I was admirably good-natured about this, if I do say so myself. Our gps was no longer able to locate us, instead replacing the car icon with a blinking question mark. I did not consider that a good sign, as far as the level of civilization in our location. I'd told the kids I'd take them to dinner, so we ate at the only sit down restaurant within ten miles of the campsite. After dinner we went back to camp, where there was no running water, no cell signal, and certainly no internet. As I said, I was good-natured. It was an effort, because, as I believe I may have mentioned, I prefer the comforts of indoors.

Our tents assembled, mattresses inflated, we built a fire to make s'mores. At this point, it was about 10:30pm, which is normally about the time I'm starting my evening computer tasks, having fed the family, done the nightly chores, and seen Small One off to bed. At a campsite, however, for me, 10:30 is the time of darkness and supreme boredom. I bid the teens goodnight, left them to their s'more-ing, and took to my tent with a book and a flashlight.

A few minutes later, I heard footsteps and heavy breathing, just outside the tent. I am a TERRIBLE camper. The impact that ghost stories had on my childish psyche is clearly major, as I am absolutely sure that at some point, a man with a hook for a hand will be more than a little interested in my campsite. My adult brain understands the lack of logic in that, but my inner scaredy-cat is very loud, with her screaming. I played it cool, though, softly calling out first MC's name, and then her boyfriend's. No answer came. I took a few deep breaths, turned off my flashlight, and was quiet, listening for more noises.

Suddenly, the noises came. A snarling, hissing, growling melee started up about ten feet from my tent, and kept up for a good ten minutes. My heart was racing, and I was mentally going over a list of local wildlife in my head. Sounded too small to be bears, but there were definitely several of whatever they were. It sounded like a pack of wild dogs had been unleashed, and I had a fleeting thought that they'd eaten the teenagers. I considered raccoons and opossums, but still, wondered if wolves lived in the area.

The choice I had to make was this: do I sit in the tent waiting for the creatures to tear the the nylon and possibly eat me, or do I unzip it and try to be menacing, using only my wits and a flashlight? I decided on the second option, and summoned my courage.

Raccoons. There were somewhere in the neighborhood of five to seven large raccoons at our picnic site, fighting over the marshmallows and chocolate. And I will say, raccoons are cute, but they are pretty much known for carrying rabies, so I really was not feeling all that reassured. The primary relief I felt was in knowing that I could probably frighten them off pretty easily. I shined my flashlight and encouraged them to leave, and, with the exception of a couple of really aggressive ones, they scrambled away. The last two I had to actually approach and shoo away, but finally, they left as well.

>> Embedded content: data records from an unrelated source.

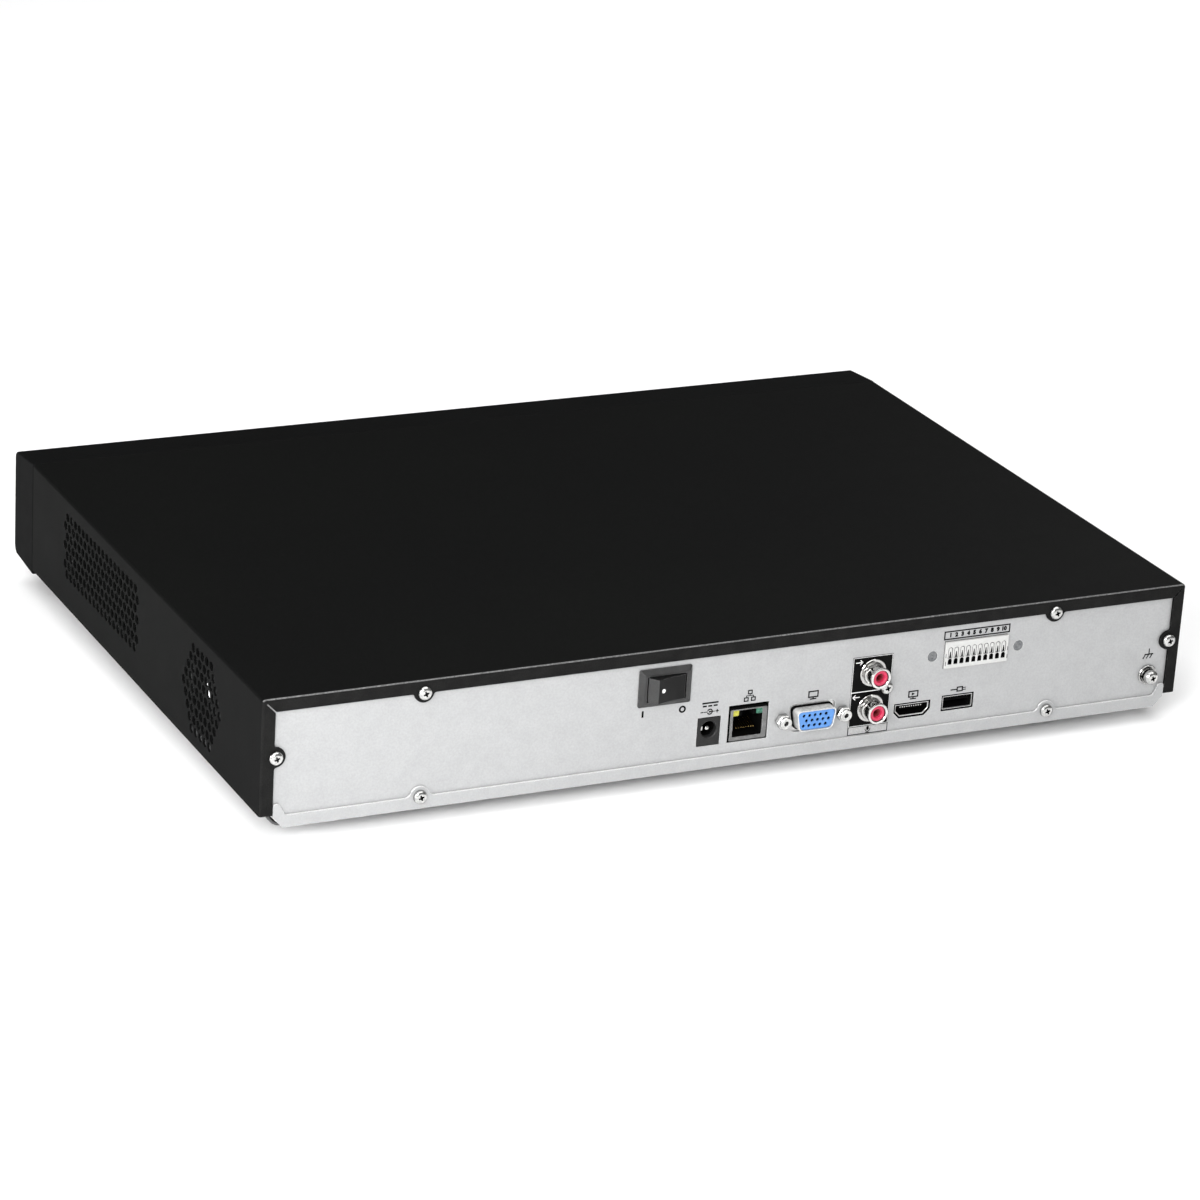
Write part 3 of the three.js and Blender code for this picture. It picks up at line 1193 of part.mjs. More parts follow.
function buildHeatSink() {
  const middle = {
    x: (BOARD_LEFT + BOARD_RIGHT) / 2,
    y: (BOARD_FRONT + BOARD_REAR) / 2 - HEAT_SINK_SETBACK,
  };
  const x = about(middle.x, HEAT_SINK.width);
  const y = about(middle.y, HEAT_SINK.depth);
  const bottom = BOARD_TOP + PROCESSOR_HEIGHT;
  const base = block(x, y, [bottom, bottom + HEAT_SINK.base]);
  const pitch = (HEAT_SINK.width - HEAT_SINK.finThickness) / (HEAT_SINK.fins - 1);
  const fins = [...Array(HEAT_SINK.fins).keys()].map((i) =>
    block(
      [x[0] + i * pitch, x[0] + i * pitch + HEAT_SINK.finThickness],
      y,
      [bottom + HEAT_SINK.base - JOIN, bottom + HEAT_SINK.height],
    ),
  );
  const legs = [-1, 1].flatMap((side) =>
    [-1, 1].map((end) =>
      block(
        about(middle.x + (side * (HEAT_SINK.width - HEAT_SINK_LEG)) / 2, HEAT_SINK_LEG),
        about(middle.y + (end * (HEAT_SINK.depth - HEAT_SINK_LEG)) / 2, HEAT_SINK_LEG),
        [BOARD_TOP + SEAT_GAP, bottom + JOIN],
      ),
    ),
  );
  addPart("heat_sink", join(base, ...fins, ...legs), GREY_METAL);
}

function buildDrives() {
  driveCentres().forEach((x, i) => {
    const depth = [DRIVE_FRONT, DRIVE_FRONT + DRIVE.depth];
    const top = DRIVE_BOTTOM + DRIVE.height;
    const seam = top - DRIVE_LID.height;
    const casting = block(about(x, DRIVE.width), depth, [DRIVE_BOTTOM, seam]);
    const lidDepth = [depth[0] + DRIVE_LID.front, depth[1] - DRIVE_LID.rear];
    const lid = block(about(x, DRIVE.width - 2 * DRIVE_LID.side), lidDepth, [seam - JOIN, top]);
    addPart(`hard_drive_${i + 1}`, join(casting, lid), GREY_METAL);
  });
}

// The fan blows across the case, so its shaft lies along X.
function buildFan() {
  const outer = FAN_OUT;
  const inner = outer - FAN_DEPTH;
  const housing = block([inner, outer], about(FAN_Y, FAN_SIZE), about(FAN_Z, FAN_SIZE));
  const duct = axleRod([inner - 1, outer + 1], FAN_Y, FAN_Z, FAN_DUCT_RADIUS, 28);
  const motor = axleRod([inner, inner + FAN_MOTOR_DEPTH], FAN_Y, FAN_Z, FAN_HUB_RADIUS, 20);
  const through = [inner - 1, inner + FAN_MOTOR_DEPTH + 1];
  const bush = axleRod(through, FAN_Y, FAN_Z, FAN_SHAFT_RADIUS + RUN_GAP, 10);
  const struts = [0, 1, 2].map((i) => {
    const length = FAN_DUCT_RADIUS + FAN_WALL / 2;
    const strut = new THREE.BoxGeometry(FAN_MOTOR_DEPTH - 2 * JOIN, length, FAN_STRUT_WIDTH);
    strut.translate(inner + FAN_MOTOR_DEPTH / 2, length / 2, 0);
    strut.rotateX((i * 2 * Math.PI) / 3);
    strut.translate(0, FAN_Y, FAN_Z);
    return solidOf(strut);
  });
  addPart("fan_frame", cut(join(cut(housing, duct), motor, ...struts), bush), BLACK_PLASTIC);

  const hubX = [inner + FAN_MOTOR_DEPTH + RUN_GAP, outer - FAN_SINK];
  const hub = axleRod(hubX, FAN_Y, FAN_Z, FAN_HUB_RADIUS, 20);
  const shaft = axleRod([inner + RUN_GAP, hubX[0] + JOIN], FAN_Y, FAN_Z, FAN_SHAFT_RADIUS, 10);
  const reach = FAN_DUCT_RADIUS - FAN_HUB_RADIUS - 2 * RUN_GAP;
  const blades = [...Array(FAN_BLADES).keys()].map((i) => {
    const blade = new THREE.BoxGeometry(FAN_BLADE.chord, reach + 1, FAN_BLADE.thickness);
    blade.rotateY(FAN_BLADE_PITCH);
    blade.translate(0, FAN_HUB_RADIUS - 1 + (reach + 1) / 2, 0);
    blade.rotateX((i * 2 * Math.PI) / FAN_BLADES);
    blade.translate((hubX[0] + hubX[1]) / 2, FAN_Y, FAN_Z);
    return solidOf(blade);
  });
  addPart("fan_rotor", join(hub, shaft, ...blades), BLACK_PLASTIC);
}

// ---------------------------------------------------------------- build

buildChassis();
buildCover();
buildBezel();
buildStatusWindow();
buildFeet();
buildRearPanel();
buildScrews();
buildGroundScrew();
buildStuds();
buildRockerFrame();
buildRocker();
buildPowerInlet();
buildLanSocket();
buildDisplaySocket();
buildAudioJacks();
buildVideoPort();
buildSerialPorts();
buildTerminal();
buildBoards();
buildHeatSink();
buildDrives();
buildFan();

export default recorder;
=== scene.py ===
"""Looks of a two-bay digital video recorder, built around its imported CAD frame."""
import json
import math

import bmesh
import bpy
from mathutils import Matrix, Vector


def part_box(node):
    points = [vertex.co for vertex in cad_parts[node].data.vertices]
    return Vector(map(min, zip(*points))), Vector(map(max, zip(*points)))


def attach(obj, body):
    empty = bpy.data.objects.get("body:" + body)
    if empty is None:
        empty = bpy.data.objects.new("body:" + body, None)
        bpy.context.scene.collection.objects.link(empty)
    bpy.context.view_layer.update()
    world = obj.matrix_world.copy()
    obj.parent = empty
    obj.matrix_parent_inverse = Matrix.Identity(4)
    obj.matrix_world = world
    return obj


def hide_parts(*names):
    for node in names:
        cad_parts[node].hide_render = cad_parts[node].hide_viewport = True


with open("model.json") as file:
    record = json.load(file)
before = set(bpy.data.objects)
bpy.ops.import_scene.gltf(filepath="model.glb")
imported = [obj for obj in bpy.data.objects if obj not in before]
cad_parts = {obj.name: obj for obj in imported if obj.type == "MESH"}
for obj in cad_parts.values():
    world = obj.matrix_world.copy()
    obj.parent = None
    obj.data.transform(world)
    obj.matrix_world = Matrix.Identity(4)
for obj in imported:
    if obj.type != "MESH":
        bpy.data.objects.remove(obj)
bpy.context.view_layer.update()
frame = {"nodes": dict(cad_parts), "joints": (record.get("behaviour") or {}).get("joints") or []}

MM = 0.001
SCENE = bpy.context.scene
NODES = frame["nodes"]

# ---------------------------------------------------------------- camera, light and floor


def camera():
    """The photo's camera, fitted to the case's corners."""
    azimuth, elevation, roll = 2.6758230, 0.3748221, 0.0627817
    flat = math.cos(elevation)
    back = Vector((math.sin(azimuth) * flat, -math.cos(azimuth) * flat, math.sin(elevation)))
    right = (-back).cross(Vector((0, 0, 1))).normalized()
    up = right.cross(-back)
    side = math.cos(roll) * right + math.sin(roll) * up
    top = -math.sin(roll) * right + math.cos(roll) * up
    data = bpy.data.cameras.new("camera")
    data.lens, data.sensor_width = 130.34, 36
    data.clip_start, data.clip_end = 0.05, 50
    obj = bpy.data.objects.new("camera", data)
    place = (0.7027, 1.4089, 0.6409)
    obj.matrix_world = Matrix((*zip(side, top, back, place), (0, 0, 0, 1)))
    SCENE.collection.objects.link(obj)
    SCENE.camera = obj


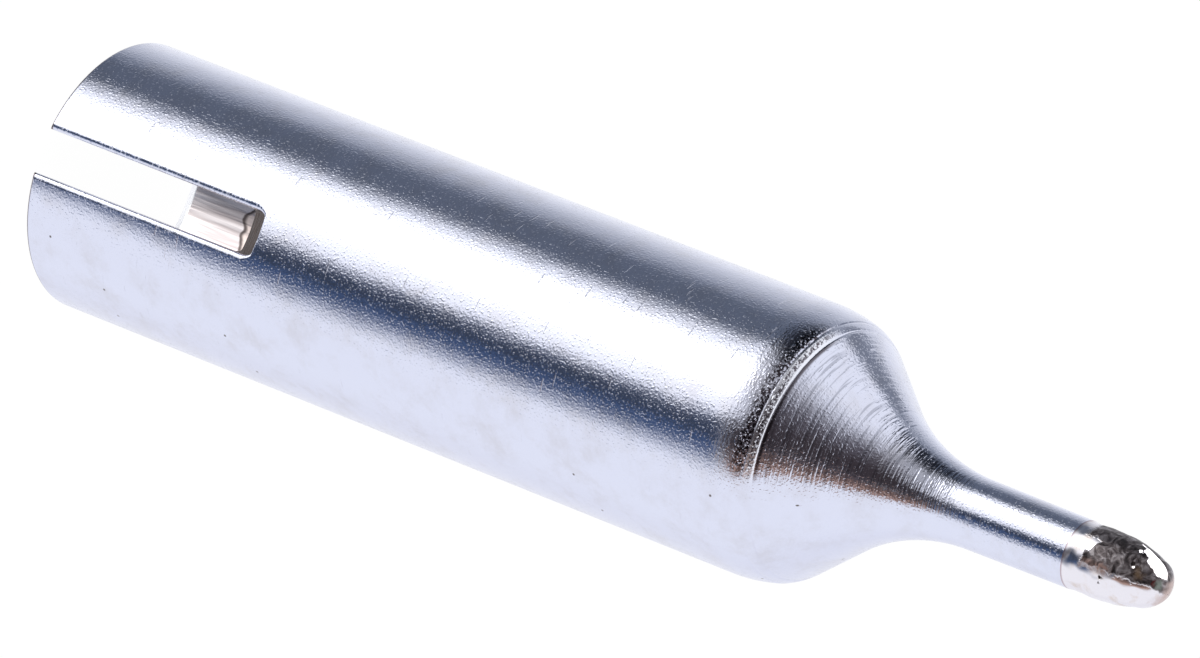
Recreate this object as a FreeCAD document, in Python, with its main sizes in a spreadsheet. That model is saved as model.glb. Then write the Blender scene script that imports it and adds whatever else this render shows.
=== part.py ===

I found them sitting peacefully, on a bench by the river. They did not have any chocolate or marshmallows with them, nor any wrappers to suggest they'd already ingested them, which leads me to believe their claim that they'd left it all on the table when they went to sit and talk. This means, of course, that at that moment, a raccoon was probably scrambling through the underbrush with a bag of marshmallows tucked under one furry little arm. The question that I still have, though, is why two almost-adults, one of them an Eagle Scout, would leave all that food out at a campsite! (The next day, I answered MC's lamentations over lack of chocolate with stony silence, and a look that suggested she accept responsibility for its absence.)

I returned to my tent to try and sleep, and was joined by MC in a short while. I did eventually fall asleep, though I will never understand the appeal of sleeping in a hot sweaty tent on an air mattress.The sleep was broken, though, by what happened next: torrential rain. Ah yes, the joy of camping is so deeply enhanced for me by trudging through the rain to an outhouse. Sigh.

I can only hope that my remaining offspring prefers indoor vacationing.